Inlet temperature impact on combustion instability in a centrally staged combustor

The present study investigates the effects of inlet temperature on combustion instability in a lean premixed pre-vaporized (LPP) centrally staged combustor. Experiments are conducted with varying injection heights to examine how inlet temperature influences spray field, combustion instability, and flame dynamics. As the inlet temperature rises from 400 K to 700 K, significant improvements in fuel evaporation are observed, leading to enhanced fuel-air mixing. Therefore, it is observed that the flame distributes along shear layers and within recirculation zones at low inlet temperature, while only along shear layers at high inlet temperature. Besides, the inlet temperature also plays a crucial role in influencing combustion instability, but this effect varies depending on the injection heights. In general, an increase in inlet temperature leads to a reduction in oscillation amplitude. However, in the two cases with low injection heights, the amplitude exhibits a fluctuating decline.

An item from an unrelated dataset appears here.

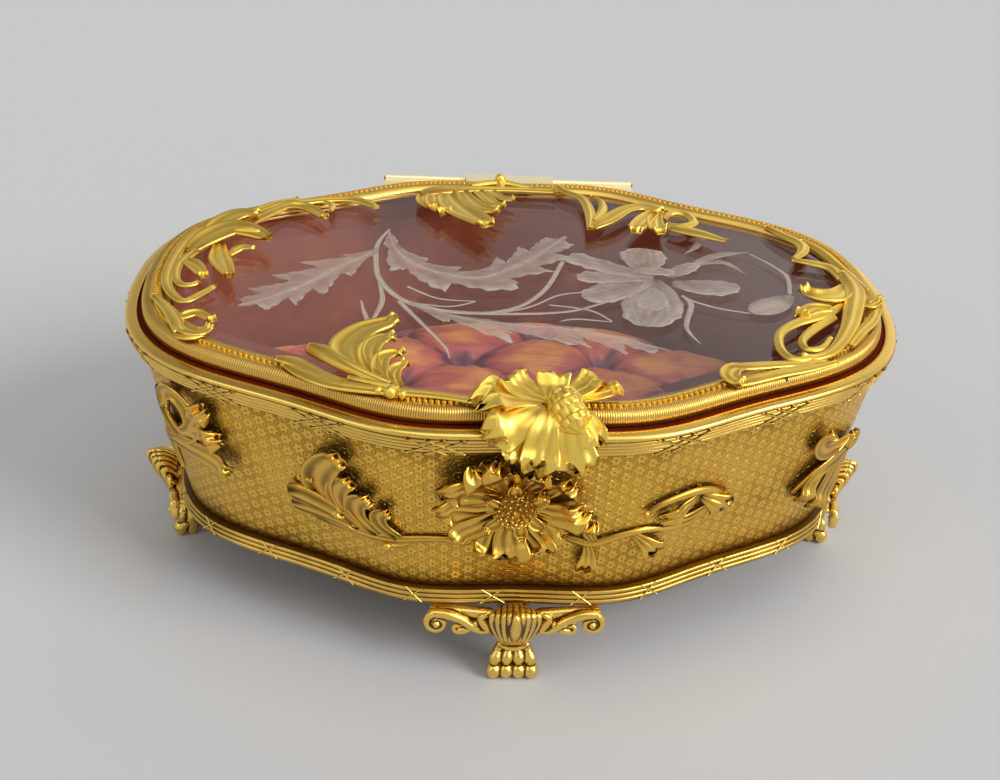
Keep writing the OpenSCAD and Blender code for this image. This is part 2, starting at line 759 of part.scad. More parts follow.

Furthermore, elevated inlet temperatures could induce a transition in oscillation modes, with a significant change occurring around 500 K. Dynamic Mode Decomposition results present the coherent structure of the two modes. Coupling analysis of heat release fluctuations and pressure fluctuations indicates that the phase difference between them markedly decreases as the inlet temperature rises. Finally, the local Rayleigh index integration reveals distinct driving regions of thermoacoustic coupling under the two modes. Through the above analysis, our study elucidates the effects of inlet temperature on spray characteristics, flame structure, and, particularly, combustion instability in a centrally staged combustor, which may offer guidance for the design of aero-engine combustors.